▸ **Task goal**:
From the entries below, pull out each line where "caption" appears.

▸ **Data for this exercise**:
● ● ●
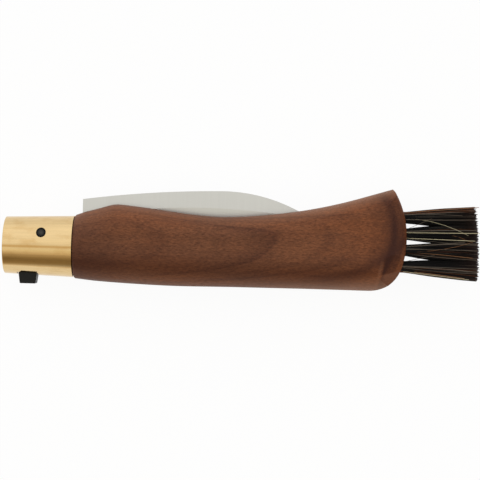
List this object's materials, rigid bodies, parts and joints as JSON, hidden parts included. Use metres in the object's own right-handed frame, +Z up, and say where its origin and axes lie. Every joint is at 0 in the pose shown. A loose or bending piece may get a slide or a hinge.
● ● ●
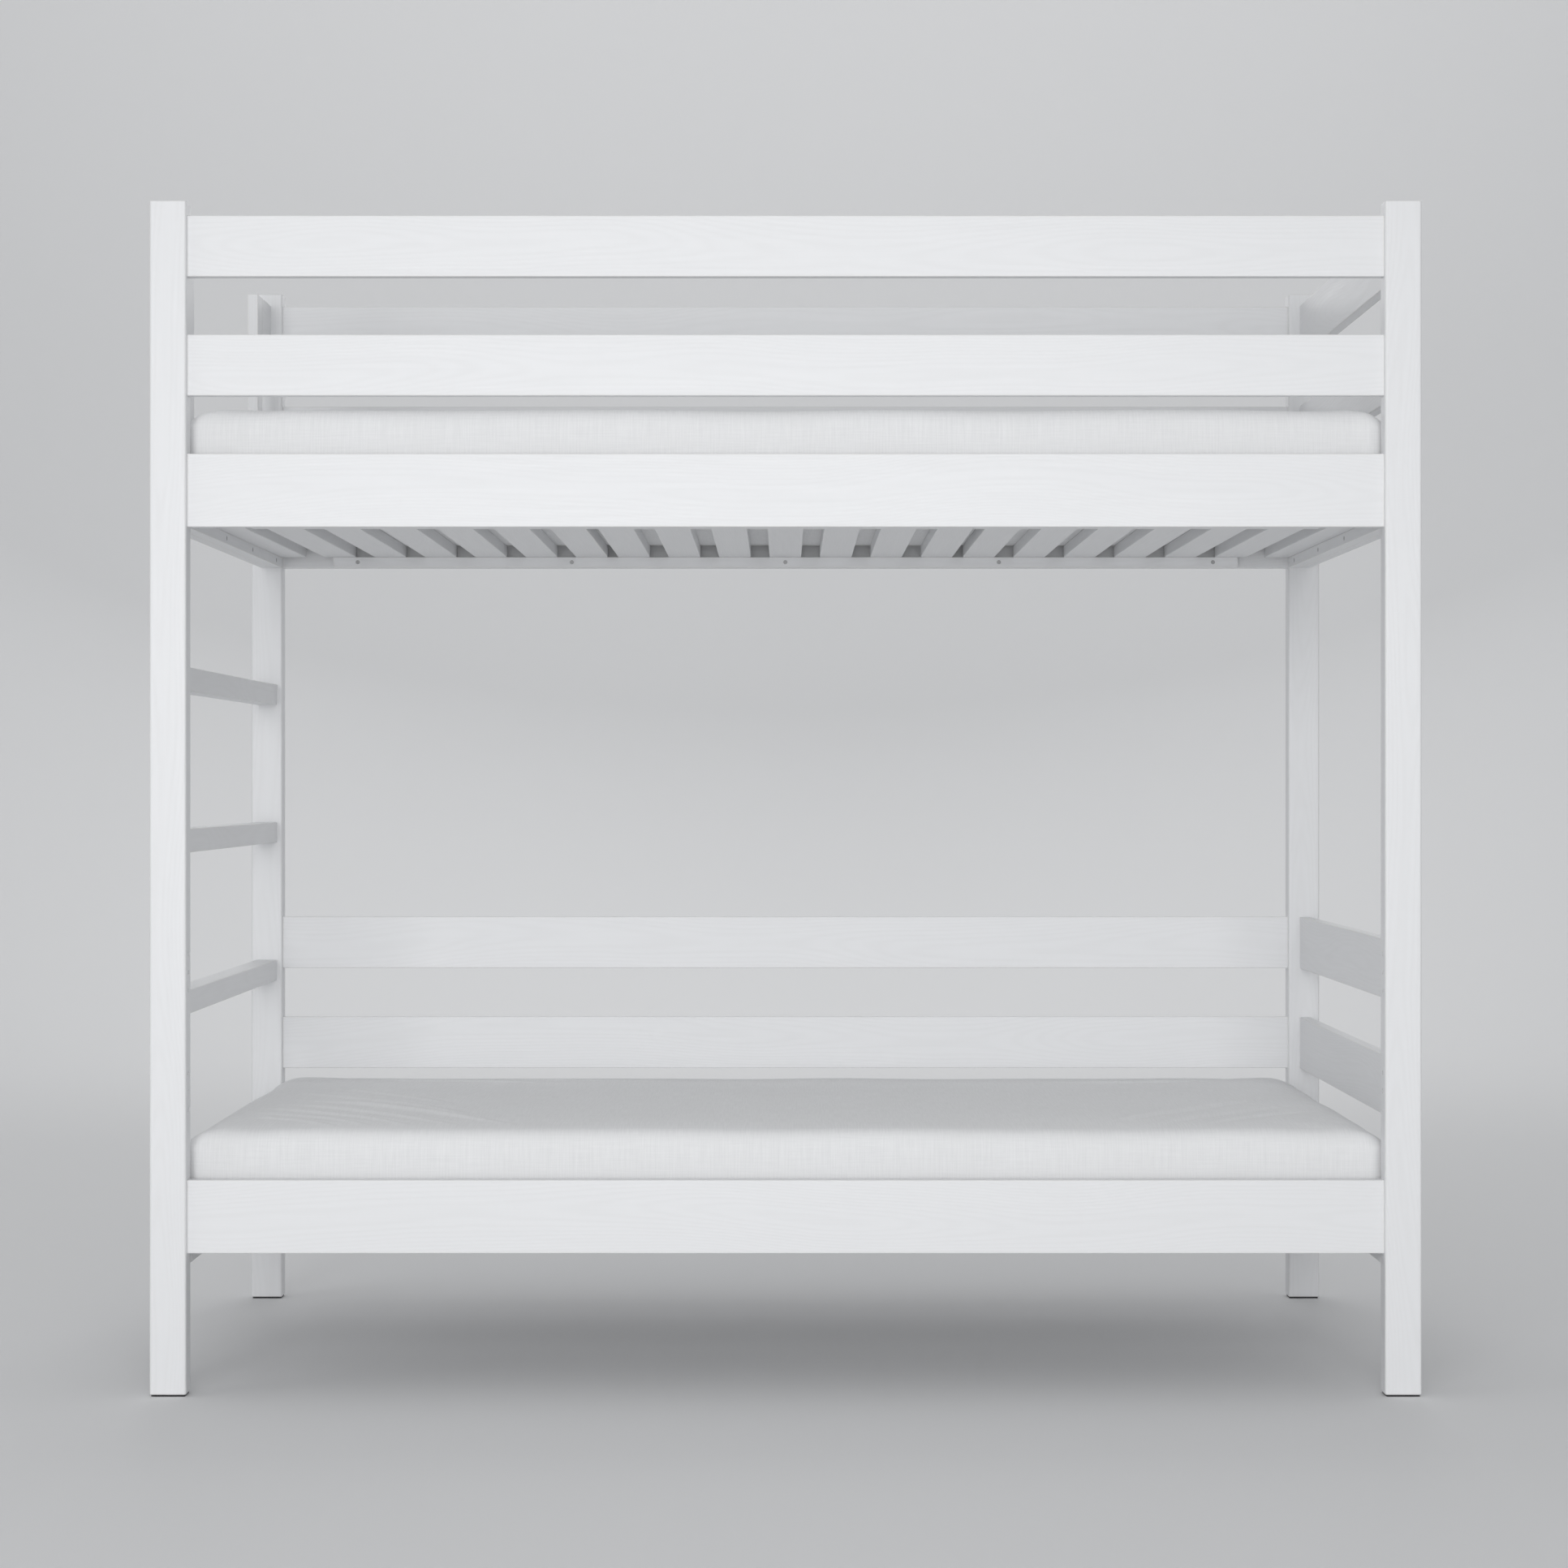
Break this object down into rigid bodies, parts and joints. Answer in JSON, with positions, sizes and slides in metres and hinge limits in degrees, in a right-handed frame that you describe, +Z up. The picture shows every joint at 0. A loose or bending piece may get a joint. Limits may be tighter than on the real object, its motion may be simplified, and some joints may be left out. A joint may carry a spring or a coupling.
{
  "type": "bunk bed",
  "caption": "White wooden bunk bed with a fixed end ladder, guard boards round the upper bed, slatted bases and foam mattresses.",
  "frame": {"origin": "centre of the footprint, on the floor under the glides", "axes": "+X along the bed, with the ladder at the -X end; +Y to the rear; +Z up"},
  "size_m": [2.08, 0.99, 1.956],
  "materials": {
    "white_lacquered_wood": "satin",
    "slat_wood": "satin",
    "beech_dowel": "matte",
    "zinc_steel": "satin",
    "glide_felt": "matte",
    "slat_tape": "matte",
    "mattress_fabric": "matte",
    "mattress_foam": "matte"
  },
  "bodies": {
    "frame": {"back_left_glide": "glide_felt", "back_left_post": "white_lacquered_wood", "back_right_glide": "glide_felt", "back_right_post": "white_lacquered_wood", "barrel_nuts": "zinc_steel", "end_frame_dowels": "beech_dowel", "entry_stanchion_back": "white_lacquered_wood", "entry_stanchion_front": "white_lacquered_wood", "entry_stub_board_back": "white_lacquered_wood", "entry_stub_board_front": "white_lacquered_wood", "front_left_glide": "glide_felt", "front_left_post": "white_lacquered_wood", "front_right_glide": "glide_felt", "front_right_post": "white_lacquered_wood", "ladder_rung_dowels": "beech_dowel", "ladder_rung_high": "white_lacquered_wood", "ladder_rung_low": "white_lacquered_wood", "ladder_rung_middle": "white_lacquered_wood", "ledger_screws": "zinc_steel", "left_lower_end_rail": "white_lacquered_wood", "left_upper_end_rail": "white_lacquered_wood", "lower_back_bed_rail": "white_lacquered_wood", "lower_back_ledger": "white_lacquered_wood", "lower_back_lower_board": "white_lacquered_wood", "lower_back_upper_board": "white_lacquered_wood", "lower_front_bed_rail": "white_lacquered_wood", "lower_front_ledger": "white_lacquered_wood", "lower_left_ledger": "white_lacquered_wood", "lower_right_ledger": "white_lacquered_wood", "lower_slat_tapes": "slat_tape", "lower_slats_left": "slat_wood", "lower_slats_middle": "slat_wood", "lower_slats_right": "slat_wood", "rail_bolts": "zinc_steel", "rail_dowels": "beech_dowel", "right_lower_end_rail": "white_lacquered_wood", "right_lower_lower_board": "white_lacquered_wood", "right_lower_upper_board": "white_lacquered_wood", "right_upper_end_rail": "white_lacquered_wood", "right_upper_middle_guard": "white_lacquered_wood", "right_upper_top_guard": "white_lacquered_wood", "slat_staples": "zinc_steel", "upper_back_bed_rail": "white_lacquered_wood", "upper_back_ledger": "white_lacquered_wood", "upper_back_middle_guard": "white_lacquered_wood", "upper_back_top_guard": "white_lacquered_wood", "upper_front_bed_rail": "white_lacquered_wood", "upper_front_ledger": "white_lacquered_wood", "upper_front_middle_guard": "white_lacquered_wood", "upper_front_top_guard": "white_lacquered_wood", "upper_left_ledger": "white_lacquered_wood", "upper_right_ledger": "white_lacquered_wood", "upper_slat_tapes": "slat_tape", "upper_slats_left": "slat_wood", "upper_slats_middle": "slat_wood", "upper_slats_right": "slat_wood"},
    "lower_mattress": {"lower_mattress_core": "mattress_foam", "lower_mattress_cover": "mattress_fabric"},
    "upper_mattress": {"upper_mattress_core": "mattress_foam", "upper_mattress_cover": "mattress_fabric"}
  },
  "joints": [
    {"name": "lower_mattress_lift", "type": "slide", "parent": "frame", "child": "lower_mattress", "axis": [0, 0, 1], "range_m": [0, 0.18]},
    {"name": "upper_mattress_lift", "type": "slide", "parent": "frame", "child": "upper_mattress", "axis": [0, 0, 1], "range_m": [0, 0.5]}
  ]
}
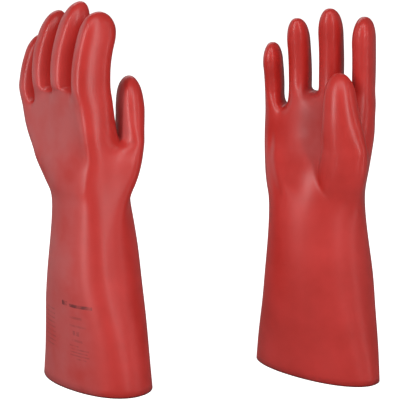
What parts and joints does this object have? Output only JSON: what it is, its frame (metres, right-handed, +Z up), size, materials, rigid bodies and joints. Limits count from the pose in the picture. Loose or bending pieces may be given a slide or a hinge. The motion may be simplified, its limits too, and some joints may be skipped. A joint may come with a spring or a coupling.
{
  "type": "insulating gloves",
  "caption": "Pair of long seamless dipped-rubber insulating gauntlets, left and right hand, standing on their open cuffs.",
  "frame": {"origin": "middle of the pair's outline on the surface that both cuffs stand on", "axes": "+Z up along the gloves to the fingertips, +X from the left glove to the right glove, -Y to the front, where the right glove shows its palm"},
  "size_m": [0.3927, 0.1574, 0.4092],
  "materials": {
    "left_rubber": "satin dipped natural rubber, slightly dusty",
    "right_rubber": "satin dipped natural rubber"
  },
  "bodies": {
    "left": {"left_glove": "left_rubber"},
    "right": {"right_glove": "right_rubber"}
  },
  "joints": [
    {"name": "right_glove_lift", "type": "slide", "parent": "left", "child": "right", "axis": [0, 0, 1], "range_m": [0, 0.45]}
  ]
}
● ● ●
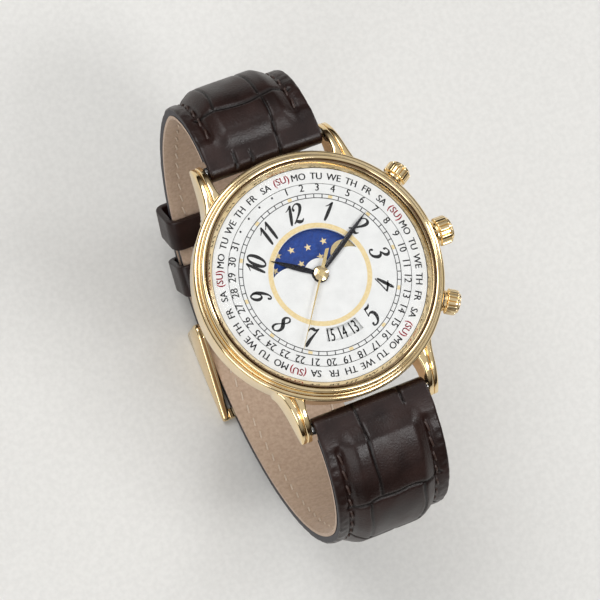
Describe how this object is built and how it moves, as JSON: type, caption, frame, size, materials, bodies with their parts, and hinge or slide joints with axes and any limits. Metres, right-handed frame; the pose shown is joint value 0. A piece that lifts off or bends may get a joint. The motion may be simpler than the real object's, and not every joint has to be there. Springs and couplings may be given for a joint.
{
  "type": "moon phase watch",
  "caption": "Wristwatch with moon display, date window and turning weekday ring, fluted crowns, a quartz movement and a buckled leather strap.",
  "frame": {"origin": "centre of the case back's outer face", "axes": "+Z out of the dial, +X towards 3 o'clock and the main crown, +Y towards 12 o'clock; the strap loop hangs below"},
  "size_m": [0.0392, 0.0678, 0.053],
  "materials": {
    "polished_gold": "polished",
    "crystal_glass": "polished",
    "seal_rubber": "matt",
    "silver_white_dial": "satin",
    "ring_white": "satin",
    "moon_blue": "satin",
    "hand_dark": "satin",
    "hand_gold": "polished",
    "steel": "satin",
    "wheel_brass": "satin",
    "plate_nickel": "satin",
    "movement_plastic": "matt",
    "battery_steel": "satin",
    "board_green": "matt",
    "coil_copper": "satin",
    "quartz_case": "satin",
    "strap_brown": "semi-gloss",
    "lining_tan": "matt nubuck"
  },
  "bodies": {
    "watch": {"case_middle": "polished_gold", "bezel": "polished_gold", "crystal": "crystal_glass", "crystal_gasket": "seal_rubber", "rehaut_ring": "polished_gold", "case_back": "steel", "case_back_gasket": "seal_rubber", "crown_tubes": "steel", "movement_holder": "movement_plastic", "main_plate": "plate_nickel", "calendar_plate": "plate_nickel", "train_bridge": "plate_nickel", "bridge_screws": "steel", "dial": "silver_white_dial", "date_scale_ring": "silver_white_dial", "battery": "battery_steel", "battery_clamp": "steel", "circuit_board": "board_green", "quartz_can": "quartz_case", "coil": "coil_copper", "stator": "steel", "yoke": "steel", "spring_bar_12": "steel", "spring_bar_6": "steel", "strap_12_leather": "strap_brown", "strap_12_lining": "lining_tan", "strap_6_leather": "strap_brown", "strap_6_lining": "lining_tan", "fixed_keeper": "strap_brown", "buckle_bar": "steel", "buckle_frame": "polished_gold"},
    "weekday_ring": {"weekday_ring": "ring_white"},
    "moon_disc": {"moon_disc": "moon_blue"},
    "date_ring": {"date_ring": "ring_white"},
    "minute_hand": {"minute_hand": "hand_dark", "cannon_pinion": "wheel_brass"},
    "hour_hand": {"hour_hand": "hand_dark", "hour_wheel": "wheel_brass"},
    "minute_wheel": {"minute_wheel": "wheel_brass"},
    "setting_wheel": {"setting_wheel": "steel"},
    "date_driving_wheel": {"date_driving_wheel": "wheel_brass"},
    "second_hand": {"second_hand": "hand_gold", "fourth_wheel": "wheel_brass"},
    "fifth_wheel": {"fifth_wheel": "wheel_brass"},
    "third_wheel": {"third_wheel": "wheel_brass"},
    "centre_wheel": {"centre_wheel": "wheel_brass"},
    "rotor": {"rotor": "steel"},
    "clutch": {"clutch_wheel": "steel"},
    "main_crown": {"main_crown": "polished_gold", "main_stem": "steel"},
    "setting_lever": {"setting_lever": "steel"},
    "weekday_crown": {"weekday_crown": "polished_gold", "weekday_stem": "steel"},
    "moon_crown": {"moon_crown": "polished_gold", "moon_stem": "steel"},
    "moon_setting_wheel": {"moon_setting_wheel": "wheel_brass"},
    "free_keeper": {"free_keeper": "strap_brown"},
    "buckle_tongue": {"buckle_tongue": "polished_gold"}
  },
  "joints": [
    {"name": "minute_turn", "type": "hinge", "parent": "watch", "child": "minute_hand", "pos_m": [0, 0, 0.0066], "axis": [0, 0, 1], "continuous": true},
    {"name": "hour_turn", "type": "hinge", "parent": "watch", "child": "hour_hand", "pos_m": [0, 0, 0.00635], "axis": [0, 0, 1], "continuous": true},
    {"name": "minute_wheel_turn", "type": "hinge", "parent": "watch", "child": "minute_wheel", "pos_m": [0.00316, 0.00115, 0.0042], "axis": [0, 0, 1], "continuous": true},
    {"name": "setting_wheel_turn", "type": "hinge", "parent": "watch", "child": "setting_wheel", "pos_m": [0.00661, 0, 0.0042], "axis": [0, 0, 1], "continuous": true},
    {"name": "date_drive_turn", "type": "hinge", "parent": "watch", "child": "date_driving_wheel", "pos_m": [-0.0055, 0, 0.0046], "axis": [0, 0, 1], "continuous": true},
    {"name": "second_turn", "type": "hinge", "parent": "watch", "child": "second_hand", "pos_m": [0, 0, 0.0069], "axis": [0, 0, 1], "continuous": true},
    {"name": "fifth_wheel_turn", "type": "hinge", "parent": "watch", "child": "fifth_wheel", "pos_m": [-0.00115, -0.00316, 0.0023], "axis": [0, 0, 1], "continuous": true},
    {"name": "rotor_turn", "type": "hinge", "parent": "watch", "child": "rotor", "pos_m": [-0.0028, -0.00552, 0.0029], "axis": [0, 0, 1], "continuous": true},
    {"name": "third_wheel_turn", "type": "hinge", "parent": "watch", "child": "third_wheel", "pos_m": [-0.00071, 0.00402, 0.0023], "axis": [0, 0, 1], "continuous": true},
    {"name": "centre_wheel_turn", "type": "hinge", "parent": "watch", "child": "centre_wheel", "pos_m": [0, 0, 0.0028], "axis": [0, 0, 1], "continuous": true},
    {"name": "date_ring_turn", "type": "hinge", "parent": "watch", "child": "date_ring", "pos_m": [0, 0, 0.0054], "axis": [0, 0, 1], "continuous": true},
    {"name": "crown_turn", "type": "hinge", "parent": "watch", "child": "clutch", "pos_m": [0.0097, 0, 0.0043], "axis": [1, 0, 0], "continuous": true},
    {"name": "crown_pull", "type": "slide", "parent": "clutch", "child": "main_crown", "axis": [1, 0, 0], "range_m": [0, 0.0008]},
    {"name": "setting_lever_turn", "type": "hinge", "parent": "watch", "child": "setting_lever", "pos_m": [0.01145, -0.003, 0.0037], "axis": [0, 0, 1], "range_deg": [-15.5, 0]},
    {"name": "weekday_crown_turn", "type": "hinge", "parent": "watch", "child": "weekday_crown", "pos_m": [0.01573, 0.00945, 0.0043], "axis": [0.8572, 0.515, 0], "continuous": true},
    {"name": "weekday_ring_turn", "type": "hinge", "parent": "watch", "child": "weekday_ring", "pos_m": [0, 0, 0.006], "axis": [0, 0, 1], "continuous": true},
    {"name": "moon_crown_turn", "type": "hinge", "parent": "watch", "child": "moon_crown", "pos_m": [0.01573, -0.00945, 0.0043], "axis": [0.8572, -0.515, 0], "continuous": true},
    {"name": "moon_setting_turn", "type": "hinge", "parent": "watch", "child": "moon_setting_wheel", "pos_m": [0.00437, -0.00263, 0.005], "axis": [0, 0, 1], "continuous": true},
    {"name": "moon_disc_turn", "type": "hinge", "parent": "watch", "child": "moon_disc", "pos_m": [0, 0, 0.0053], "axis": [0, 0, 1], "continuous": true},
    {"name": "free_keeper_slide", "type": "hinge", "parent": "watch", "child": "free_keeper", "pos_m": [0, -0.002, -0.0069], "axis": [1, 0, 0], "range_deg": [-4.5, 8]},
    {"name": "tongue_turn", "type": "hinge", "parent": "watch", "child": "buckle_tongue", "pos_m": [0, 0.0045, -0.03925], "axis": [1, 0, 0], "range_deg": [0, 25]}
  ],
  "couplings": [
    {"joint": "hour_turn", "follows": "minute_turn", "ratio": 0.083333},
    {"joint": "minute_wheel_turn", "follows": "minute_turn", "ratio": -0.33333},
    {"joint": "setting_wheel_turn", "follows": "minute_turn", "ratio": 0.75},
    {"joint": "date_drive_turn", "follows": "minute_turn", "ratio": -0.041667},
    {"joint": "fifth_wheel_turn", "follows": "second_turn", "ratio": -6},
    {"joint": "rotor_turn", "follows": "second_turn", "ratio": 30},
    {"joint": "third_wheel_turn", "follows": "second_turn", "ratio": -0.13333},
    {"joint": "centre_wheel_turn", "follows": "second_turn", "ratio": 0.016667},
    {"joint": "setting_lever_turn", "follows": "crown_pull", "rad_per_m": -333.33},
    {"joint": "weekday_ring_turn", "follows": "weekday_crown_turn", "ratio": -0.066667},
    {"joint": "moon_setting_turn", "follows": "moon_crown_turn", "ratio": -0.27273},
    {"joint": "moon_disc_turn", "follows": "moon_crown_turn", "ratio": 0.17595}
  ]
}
● ● ●
▸ **Written reply**:
  "caption": "White wooden bunk bed with a fixed end ladder, guard boards round the upper bed, slatted bases and foam mattresses.",
  "caption": "Pair of long seamless dipped-rubber insulating gauntlets, left and right hand, standing on their open cuffs.",
Describe how this object is built and how it moves, as JSON: type, caption, frame, size, materials, bodies with their parts, and hinge or slide joints with axes and any limits. Metres, right-handed frame; the pose shown is joint value 0. A piece that lifts off or bends may get a joint. The motion may be simpler than the real object's, and not every joint has to be there. Springs and couplings may be given for a joint.
  "caption": "Wristwatch with moon display, date window and turning weekday ring, fluted crowns, a quartz movement and a buckled leather strap.",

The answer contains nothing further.